Surely, we believe, immersion in foreign cultures must help. But the levels of domestic violence inflicted by Indian and South Asian men have attracted attention even in the west (this, of course, does not exonerate men of any other ethnicity given that domestic violence is far more prevalent and across more cultures than we would imagine). In the UK, it is estimated that there are 10 to 12 honour killings in the Asian community every year. Thus, quaint medieval and patriarchal practices are even exported by the men of our communities. 

Maybe when we place a man in a position of responsibility, in fact as the protector of the public, we expect him to respect women’s rights. This is a laughable idea. Ask any of the countless women who have faced violence at the hands of our men in uniform, including the teenager who was reportedly molested in Assam by army jawans just days after the Guwahati incident. 

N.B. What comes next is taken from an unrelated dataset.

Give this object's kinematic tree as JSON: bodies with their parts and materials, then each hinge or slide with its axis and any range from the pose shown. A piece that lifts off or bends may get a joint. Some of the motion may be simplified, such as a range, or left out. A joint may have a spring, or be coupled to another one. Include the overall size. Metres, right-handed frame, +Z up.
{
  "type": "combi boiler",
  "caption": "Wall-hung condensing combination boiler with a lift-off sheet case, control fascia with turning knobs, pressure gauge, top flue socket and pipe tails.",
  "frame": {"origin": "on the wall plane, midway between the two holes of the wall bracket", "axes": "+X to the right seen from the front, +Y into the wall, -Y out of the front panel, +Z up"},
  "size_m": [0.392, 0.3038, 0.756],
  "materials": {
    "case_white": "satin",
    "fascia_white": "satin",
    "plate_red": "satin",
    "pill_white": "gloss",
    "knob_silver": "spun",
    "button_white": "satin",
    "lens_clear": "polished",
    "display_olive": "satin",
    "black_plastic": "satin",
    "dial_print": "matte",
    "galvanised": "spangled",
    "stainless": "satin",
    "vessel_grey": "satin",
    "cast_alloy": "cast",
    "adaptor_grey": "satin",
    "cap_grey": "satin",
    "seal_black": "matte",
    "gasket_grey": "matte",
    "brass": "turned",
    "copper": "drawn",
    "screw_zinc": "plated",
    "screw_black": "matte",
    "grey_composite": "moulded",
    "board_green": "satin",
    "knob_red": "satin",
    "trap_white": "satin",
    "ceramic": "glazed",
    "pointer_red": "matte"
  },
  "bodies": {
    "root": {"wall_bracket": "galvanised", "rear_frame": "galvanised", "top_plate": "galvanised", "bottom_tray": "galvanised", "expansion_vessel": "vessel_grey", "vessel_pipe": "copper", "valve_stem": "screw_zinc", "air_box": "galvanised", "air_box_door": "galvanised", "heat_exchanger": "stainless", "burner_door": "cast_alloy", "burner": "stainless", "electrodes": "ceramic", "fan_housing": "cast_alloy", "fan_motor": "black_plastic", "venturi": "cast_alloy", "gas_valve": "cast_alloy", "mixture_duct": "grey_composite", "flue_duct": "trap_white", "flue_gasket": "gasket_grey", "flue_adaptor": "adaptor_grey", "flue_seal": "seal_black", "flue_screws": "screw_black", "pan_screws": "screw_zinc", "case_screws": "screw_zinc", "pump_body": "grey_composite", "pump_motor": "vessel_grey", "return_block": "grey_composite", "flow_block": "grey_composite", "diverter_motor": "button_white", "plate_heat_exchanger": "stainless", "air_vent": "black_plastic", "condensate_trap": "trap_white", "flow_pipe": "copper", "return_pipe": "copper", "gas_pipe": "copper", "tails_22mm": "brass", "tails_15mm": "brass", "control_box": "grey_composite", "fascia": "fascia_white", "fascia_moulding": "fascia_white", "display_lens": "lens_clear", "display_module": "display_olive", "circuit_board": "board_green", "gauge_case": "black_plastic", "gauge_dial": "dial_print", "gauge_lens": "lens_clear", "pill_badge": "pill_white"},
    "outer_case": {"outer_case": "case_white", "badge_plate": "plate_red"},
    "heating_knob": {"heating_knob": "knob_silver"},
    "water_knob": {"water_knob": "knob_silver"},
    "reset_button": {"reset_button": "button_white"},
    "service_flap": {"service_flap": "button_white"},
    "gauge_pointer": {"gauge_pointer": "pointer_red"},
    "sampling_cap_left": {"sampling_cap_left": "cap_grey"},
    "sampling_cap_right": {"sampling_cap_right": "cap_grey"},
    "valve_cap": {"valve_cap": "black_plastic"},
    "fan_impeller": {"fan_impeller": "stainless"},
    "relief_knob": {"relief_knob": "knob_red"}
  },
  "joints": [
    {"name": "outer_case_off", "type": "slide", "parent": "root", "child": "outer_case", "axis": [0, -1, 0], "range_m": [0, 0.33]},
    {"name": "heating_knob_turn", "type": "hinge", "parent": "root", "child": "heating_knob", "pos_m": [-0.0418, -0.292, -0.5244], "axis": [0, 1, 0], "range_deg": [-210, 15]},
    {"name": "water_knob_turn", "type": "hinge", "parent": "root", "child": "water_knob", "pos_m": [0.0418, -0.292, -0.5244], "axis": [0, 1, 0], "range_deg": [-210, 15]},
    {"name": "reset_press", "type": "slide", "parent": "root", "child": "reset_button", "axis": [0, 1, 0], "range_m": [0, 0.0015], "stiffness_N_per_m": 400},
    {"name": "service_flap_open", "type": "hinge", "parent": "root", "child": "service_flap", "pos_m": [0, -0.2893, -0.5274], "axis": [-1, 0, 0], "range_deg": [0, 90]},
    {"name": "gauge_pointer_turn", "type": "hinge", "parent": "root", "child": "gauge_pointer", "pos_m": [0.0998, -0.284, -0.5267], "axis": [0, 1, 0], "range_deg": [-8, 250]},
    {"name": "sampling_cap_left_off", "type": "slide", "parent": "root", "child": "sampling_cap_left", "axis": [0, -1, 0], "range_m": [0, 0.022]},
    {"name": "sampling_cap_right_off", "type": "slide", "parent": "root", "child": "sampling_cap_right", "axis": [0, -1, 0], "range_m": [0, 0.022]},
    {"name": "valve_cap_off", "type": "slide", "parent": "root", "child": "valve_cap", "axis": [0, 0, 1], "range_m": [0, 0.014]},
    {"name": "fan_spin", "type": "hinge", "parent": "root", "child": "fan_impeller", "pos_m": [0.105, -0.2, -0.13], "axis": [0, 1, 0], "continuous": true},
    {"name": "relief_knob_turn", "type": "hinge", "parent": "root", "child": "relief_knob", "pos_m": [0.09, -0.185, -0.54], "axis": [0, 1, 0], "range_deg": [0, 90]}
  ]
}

Perhaps the answer lies in women’s economic empowerment. That is definitely a priority. Microfinance has enhanced the economic independence of women across rural India, enabling them to increase both incomes and assets. But surveys of microfinance clients conducted by the Ministry of Women and Child Development in 2009 found surprising developments within the families. As women participated more actively in decision-making, they faced even greater domestic abuse from their now-insecure husbands. This violent reaction (to a perceived loss of power) was not observed in similar studies done in other regions.

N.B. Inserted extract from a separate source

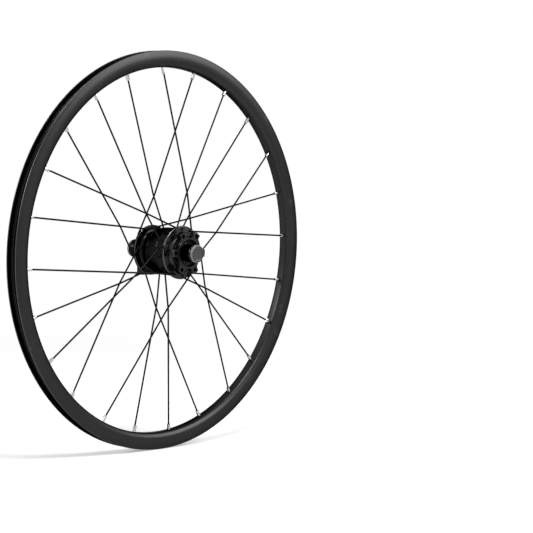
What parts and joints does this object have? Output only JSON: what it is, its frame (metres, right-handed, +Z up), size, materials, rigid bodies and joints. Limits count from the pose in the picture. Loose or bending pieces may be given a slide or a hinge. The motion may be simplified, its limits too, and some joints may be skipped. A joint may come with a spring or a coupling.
{
  "type": "dynamo front wheel",
  "caption": "Small front wheel without a tyre: box rim, crossed spokes and a generator hub with a lobed brake disc mount and a lamp connector.",
  "frame": {"origin": "on the wheel's axis, midway between the two dropout faces", "axes": "+Y along the axle towards the lamp connector side, -Y the brake disc side, +Z up, +X towards the front of the bicycle"},
  "size_m": [0.4639, 0.1072, 0.464],
  "materials": {
    "rim_black": "satin black anodised",
    "spoke_black": "black coated steel wire",
    "nipple_silver": "nickel plated brass",
    "hub_black": "polished black anodised",
    "axle_alloy": "turned alloy",
    "cap_black": "black anodised",
    "plug_grey": "matt grey plastic",
    "bearing_steel": "ground steel",
    "seal_rubber": "rubber",
    "iron": "soft iron",
    "magnet": "sintered magnet",
    "bobbin_plastic": "moulded plastic",
    "copper": "enamelled copper wire",
    "terminal_metal": "tinned metal",
    "cover_grey": "satin alloy",
    "connector_plastic": "moulded black plastic"
  },
  "bodies": {
    "axle_assembly": {"axle": "axle_alloy", "disc_side_end_cap": "cap_black", "lamp_side_end_cap": "cap_black", "disc_side_bearing_inner_ring": "bearing_steel", "lamp_side_bearing_inner_ring": "bearing_steel", "generator_core": "iron", "coil_bobbin": "bobbin_plastic", "coil_winding": "copper", "disc_side_claw_poles": "iron", "lamp_side_claw_poles": "iron", "generator_lock_ring": "iron", "generator_cover_plate": "cover_grey", "lamp_connector": "connector_plastic", "connector_terminals": "terminal_metal", "coil_leads": "copper"},
    "wheel": {"rim": "rim_black", "disc_side_outer_spokes": "spoke_black", "disc_side_inner_spokes": "spoke_black", "lamp_side_outer_spokes": "spoke_black", "lamp_side_inner_spokes": "spoke_black", "spoke_nipples": "nipple_silver", "disc_side_hub_shell": "hub_black", "lamp_side_hub_shell": "hub_black", "back_iron_ring": "iron", "magnets": "magnet", "disc_side_bearing_outer_ring": "bearing_steel", "lamp_side_bearing_outer_ring": "bearing_steel", "disc_side_seal": "seal_rubber", "lamp_side_seal": "seal_rubber"},
    "disc_side_ball_ring": {"disc_side_bearing_balls": "bearing_steel"},
    "lamp_side_ball_ring": {"lamp_side_bearing_balls": "bearing_steel"},
    "disc_side_plug": {"disc_side_dust_plug": "plug_grey"},
    "lamp_side_plug": {"lamp_side_dust_plug": "plug_grey"}
  },
  "joints": [
    {"name": "wheel_spin", "type": "hinge", "parent": "axle_assembly", "child": "wheel", "pos_m": [0, 0, 0], "axis": [0, 1, 0], "continuous": true},
    {"name": "disc_side_balls_spin", "type": "hinge", "parent": "axle_assembly", "child": "disc_side_ball_ring", "pos_m": [0, -0.0295, 0], "axis": [0, 1, 0], "continuous": true},
    {"name": "lamp_side_balls_spin", "type": "hinge", "parent": "axle_assembly", "child": "lamp_side_ball_ring", "pos_m": [0, 0.0169, 0], "axis": [0, 1, 0], "continuous": true},
    {"name": "disc_side_plug_pull", "type": "slide", "parent": "axle_assembly", "child": "disc_side_plug", "axis": [0, -1, 0], "range_m": [0, 0.13]},
    {"name": "lamp_side_plug_pull", "type": "slide", "parent": "axle_assembly", "child": "lamp_side_plug", "axis": [0, 1, 0], "range_m": [0, 0.13]}
  ],
  "couplings": [
    {"joint": "disc_side_balls_spin", "follows": "wheel_spin", "ratio": 0.5615},
    {"joint": "lamp_side_balls_spin", "follows": "wheel_spin", "ratio": 0.5615}
  ]
}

We are not all the same. But we are all to blame. Even a large number of women are to blame, for ignoring or abetting the alleged superiority of the men in our society. There are other issues involved in the Guwahati incident: the role of the media being a particularly disturbing element given the fact that a reporter has been arrested for allegedly inciting the mob, in the hope of capturing sensational video footage 

But for far too long, the debate has focused solely on women in public spaces and all aspects of their behaviour. Even the chairperson of the National Commission for Women suggested that women should be careful about the way they dress. This is the same mind-set that prompted the moral-policing molesters. Across the country, men worship women as goddesses and abuse them with no regard for their rights or respect. A lot of the abuse that is heaped on women is based on the expectation that women should be like their goddesses: pious, covered and restrained in their choices (actually, the goddesses rarely are restrained).

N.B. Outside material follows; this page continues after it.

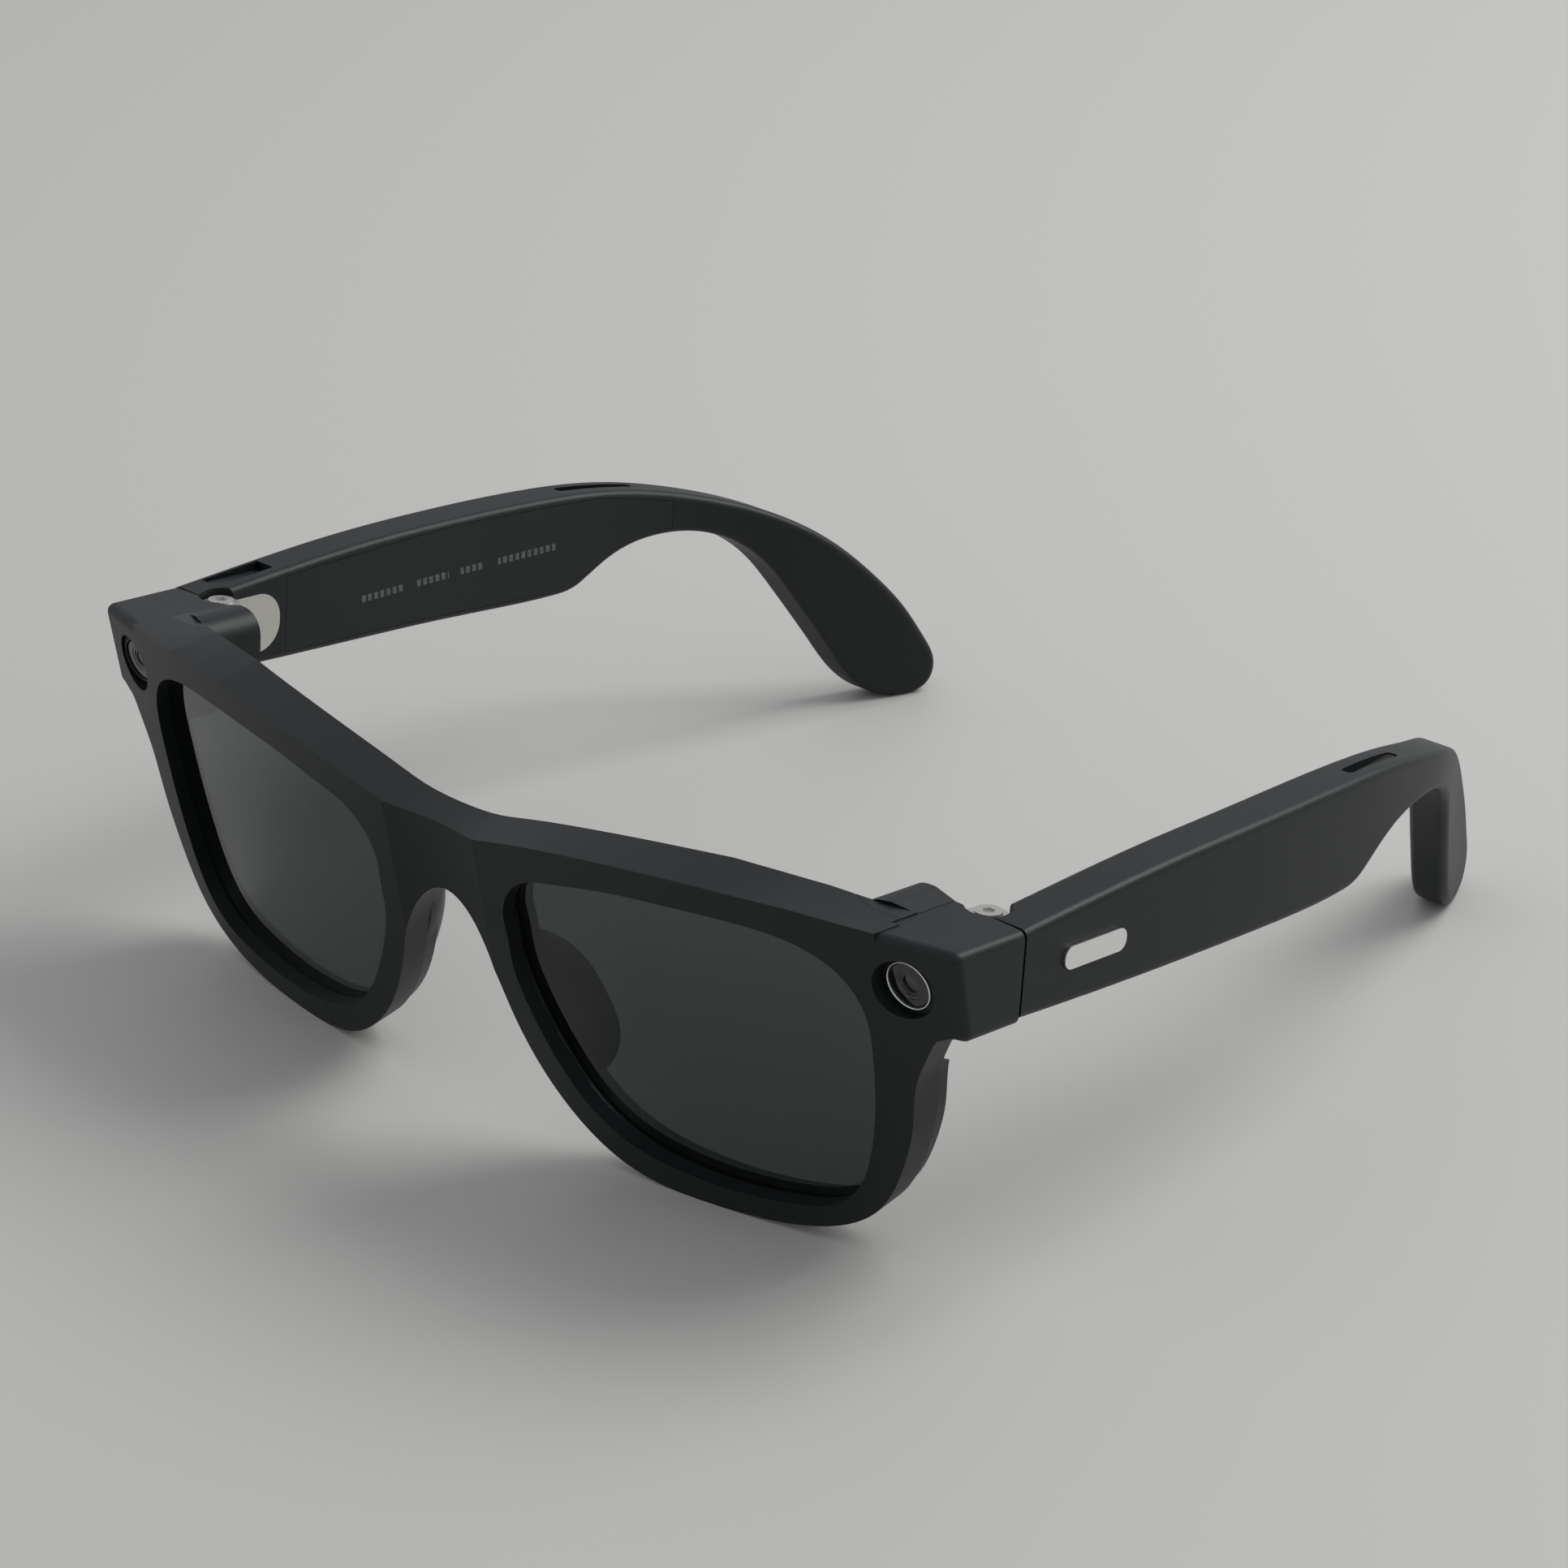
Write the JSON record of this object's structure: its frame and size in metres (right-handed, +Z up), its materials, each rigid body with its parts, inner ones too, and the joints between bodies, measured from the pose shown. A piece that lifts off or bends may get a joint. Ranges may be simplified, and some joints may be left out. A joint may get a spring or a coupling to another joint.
{
  "type": "smart glasses",
  "caption": "Thick-rimmed dark sunglasses with a camera and a status light in the end pieces, open-ear speakers, folding temples and touch, capture and power controls.",
  "frame": {"origin": "centre of the footprint on the table, at the rim bottoms and the temple tips", "axes": "+Z up, +X to the wearer's left, +Y from the lenses towards the ears; the front leans with its top forward as it rests on a table"},
  "size_m": [0.1508, 0.1422, 0.0473],
  "materials": {
    "badge_silver": "satin",
    "bright_ring": "satin",
    "cell_foil": "satin",
    "circuit_board": "satin",
    "contact_gold": "satin",
    "dark_ring": "gloss",
    "eye_glass": "gloss",
    "frame_black": "matte",
    "hinge_steel": "satin",
    "light_guide": "frosted",
    "mesh_black": "matte",
    "module_black": "satin",
    "pad_black": "satin",
    "rear_shell_black": "matte",
    "ribbon": "satin",
    "speaker_black": "matte",
    "sun_lens": "tinted"
  },
  "bodies": {
    "front": {"front_frame": "frame_black", "rear_frame": "rear_shell_black", "lens_left": "sun_lens", "lens_right": "sun_lens", "nose_pad_left": "pad_black", "nose_pad_right": "pad_black", "camera_ring": "bright_ring", "camera_window": "eye_glass", "camera_barrel": "module_black", "camera_module": "module_black", "light_ring": "dark_ring", "light_window": "eye_glass", "light_guide": "light_guide", "light_board": "circuit_board", "front_flex": "ribbon", "charge_contacts": "contact_gold", "bridge_mic": "mesh_black", "hinge_block_left": "frame_black", "hinge_block_right": "frame_black", "front_leaf_left": "hinge_steel", "front_leaf_right": "hinge_steel", "hinge_screw_left": "hinge_steel", "hinge_screw_right": "hinge_steel"},
    "temple_left": {"temple_shell_left": "frame_black", "temple_cover_left": "rear_shell_black", "temple_leaf_left": "hinge_steel", "battery": "cell_foil", "speaker_left": "speaker_black", "speaker_mesh_left": "mesh_black", "switch_board": "circuit_board", "temple_flex_left": "ribbon", "badge_left": "badge_silver", "temple_mic_left": "mesh_black"},
    "temple_right": {"temple_shell_right": "frame_black", "temple_cover_right": "rear_shell_black", "temple_leaf_right": "hinge_steel", "main_board": "circuit_board", "shield_can": "hinge_steel", "touch_sensor": "ribbon", "speaker_right": "speaker_black", "speaker_mesh_right": "mesh_black", "temple_flex_right": "ribbon", "badge_right": "badge_silver", "temple_mic_right": "mesh_black", "button_dome": "hinge_steel"},
    "switch": {"power_switch": "frame_black"},
    "button": {"capture_button": "frame_black"}
  },
  "joints": [
    {"name": "fold_left", "type": "hinge", "parent": "front", "child": "temple_left", "pos_m": [0.0676, -0.04658, 0.039], "axis": [0, 0.0958, 0.9954], "range_deg": [0, 83]},
    {"name": "fold_right", "type": "hinge", "parent": "front", "child": "temple_right", "pos_m": [-0.0676, -0.04658, 0.039], "axis": [0, -0.0958, -0.9954], "range_deg": [0, 75]},
    {"name": "power_slide", "type": "slide", "parent": "temple_left", "child": "switch", "axis": [0, 0.9954, -0.0958], "range_m": [0, 0.002]},
    {"name": "capture_press", "type": "slide", "parent": "temple_right", "child": "button", "axis": [0, -0.0958, -0.9954], "range_m": [0, 0.0004], "stiffness_N_per_m": 2500}
  ]
}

Enough farcical questions have been asked of women’s actions and choices. The right kind of questions are: How were these men brought up? Why did they have this sense of impunity? It should be obvious by now that the fault lies entirely with the men: inflicting violence in the womb, on the body and on the image of women across the country and across different social milieus.

The outrage and civil activism in naming and shaming the Guwahati perpetrators is a ray of hope. Giant posters were erected across the city, asking people to identify the men. Facebook was abuzz with people sharing the men’s photos to finally heap humiliation where it belongs: on the molesters. It is time we stopped discussing how to control women’s actions. And started thinking about how to fix the Indian male.